Benim Aziz Yıldırım'ın ruh hali konusunda ciddi kuşkularım var. Koskoca kulübün Başkanı, kalkıp da takımı şampiyon yapan eski hocayla son derece manasız bir çekişmeye girer mi? (Halk arasında 'sidik yarışı' denilen olay...)
Ersun Yanal, Mustafa Denizli'den sonra, F.Bahçe'yi şampiyon yapabilen ikinci yerli hoca olup, basında bolca yer alınca... Aziz Yıldırım, Denizli için söylediklerinin hemen hemen aynısını Yanal için söyledi: "Takımı o mu şampiyon yapmış? Hıh, biz olmasaydık yapamazdı. Zaten G.Saray ve BJK de kötüydü."

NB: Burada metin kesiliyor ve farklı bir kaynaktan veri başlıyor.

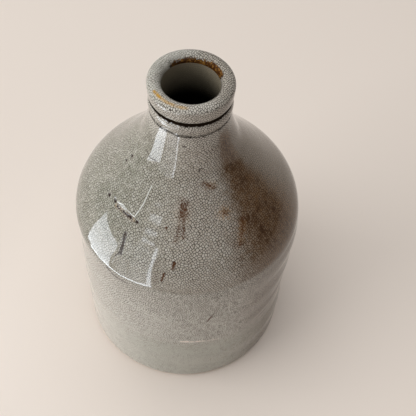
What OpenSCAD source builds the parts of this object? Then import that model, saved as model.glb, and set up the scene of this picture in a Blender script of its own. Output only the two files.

Bu sözler sadece dilde kalsa çok da önemli değildi... Bir de ne görelim: Teknik direktörlük becerileri ve tecrübesi gayet kısıtlı olan ama kendi sözünden asla çıkamayacak bir hocayı takımın başına getirmiş!
Ne o; F.Bahçe'yi Ersun Yanal'ın değil, kendisinin şampiyon yaptığını ispatlayacak!
Fenerbahçe'de doğru dürüst çalışan bir Yönetim Kurulu olsa, Birileri, "Hop Başkan, ne yapıyorsun" derdi. Kongre Üyeleri gerçekten kulübü düşünen insanlar olsalardı, kazan kaldırıp bağırıp çağırmaya başlarlardı.
Ama ne yazık ki Tek Adam baskısına boyun eğdiler. "Dur bakalım; herhalde Başkan'ın bir bildiği vardır" diyerek kendilerini kandırdılar. Sonuç: Lig gitti. Kupa gitti. G.Saray dördüncü yıldızı taktı.
Halbuki mesele fazlasıyla basitti: Yıldırım'ın bir bildiği filan yoktu. Sadece Ersun kompleksinden muzdaripti.
Bu kompleksini tatmin etmek uğruna taraftarların sinirleriyle oynadı. F.Bahçe'yi seyretmek için bilet alan veya yayıncı kuruluşa abone olan milyonlarca taraftarın paralarını yaktı!